What is at stake in defining a practice as folk, popular, entertainment, or religious? While calling Pulivesham as folk dance seems plausible, it could conflate “folk” and “popular” into one category implying what’s popular is folk or vice versa. This is reminiscent of the colloquial understanding of the word folk that means “common people.” But folk in India mainly refers to practices among autochthonous groups, while popular refers to the secular practices of the urban population, and “religious” refers to specific religious rituals. When these distinctions are made, calling Pulivesham a “folk dance,” implies that it is at once popular and native to Andhra people. Pulivesham thus makes a strong social statement in transgressing from folk to popular performance.
Does identifying a practice as religious give it more or less authority? Well, that depends on one’s motivations. How practice gets defined relies on a tender balance between socio-political and religious interactions in a community. In post-Independence in India, inter-faith dialogue is recommended, especially when calling a practice “Hindu” or “Muslim” could instigate unintentional fundamentalist fervor towards a practice. Also, making a dance form of a particular folk community into a Tamil art form signifies an assertion of a cultural and regional marker. In taking a practice and stripping away its’ religious significance or the memory of it as one, Pulivesham has transformed into many avatars in its journey from folk to popular.

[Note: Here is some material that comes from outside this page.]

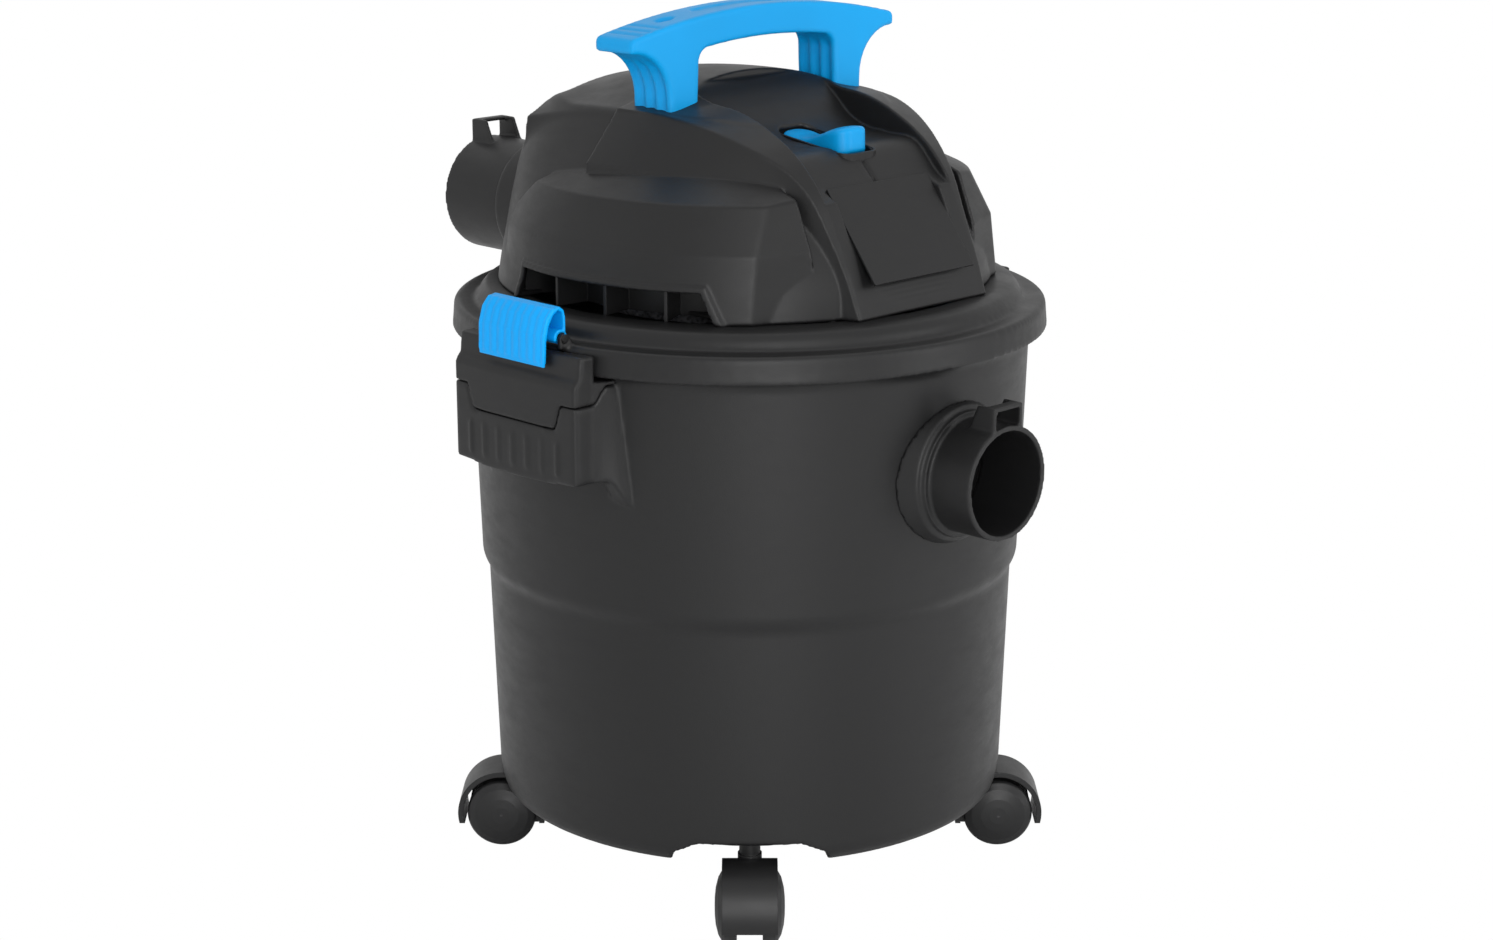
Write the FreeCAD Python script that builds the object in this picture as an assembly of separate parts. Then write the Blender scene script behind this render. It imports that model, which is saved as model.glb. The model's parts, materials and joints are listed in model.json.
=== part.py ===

Lastly, what about a third rational that Pulivesham practioners intentionally and fluidly move from folk to popular in an attempt to maintain their tradition? After all, traditions aren’t static and shift between categories such as folk, popular, and religious, so as to ‘buck the tide’ and stay fashionable through history. My sense is that the resurfacing of Pulivesham stripped of its religious classifications illuminates a conscious shift of a practice by making itself popular and more accessible. It also makes practioners of Pulivesham not as passive recipients of cultural taxonomies, but rather as active shape-shifters who use identities that suit them and help them get ahead. I am not suggesting in any way that this is inauthentic, infact it seems rather logical that Pulivesham dancers and other religious practioners too would constantly choose between the identities they choose to represent and are represented by. All of this begs the question: doesn’t this then complicate the project of religious studies, if we are always between categories and not within one?
This brought back memories of my childhood in Nagpur when my brothers and I would follow the “tigers” all day long without bothering about the religious or social aspects. I liked the article.
Another wonderful post, Deeksha.
I’d suggest that we’re not between categories, for this position seems motivated by an interest to name and thereby study the object in the right way, a position possibly frustrated by the seemingly ambiguous nature of the object of study, animated by a scholar hoping to move toward a better understanding and thus proper categorization of the behavior. If, instead, we’re studying the people who do the categorization, the manner in which their socio-semantic worlds are managed, reproduced, and contested, then the starting point and the end point of our work is the assumption that it’s always vague, and that’s ok. Embrace it. That is, the problem is not to understand the object and better but to study the way people understand objects (i.e., the way they make discursive objects so convincingly that the think they can bump into such things as “religion”).
But I suspect you don’t disagree with that…
Yes Russel, thanks for clarifying and I don’t completely disagree. I think it is important to note that what partcipants and locals call practices are often more in flux than the ethnographer would wish. If infact we are studying a moment in a dynamic and active history of Pulivesham just as participants identify with and negotiate their participation in their traditional practices.
@Christopher – Tks for reading. What did they call Pulivesham in Nagpur?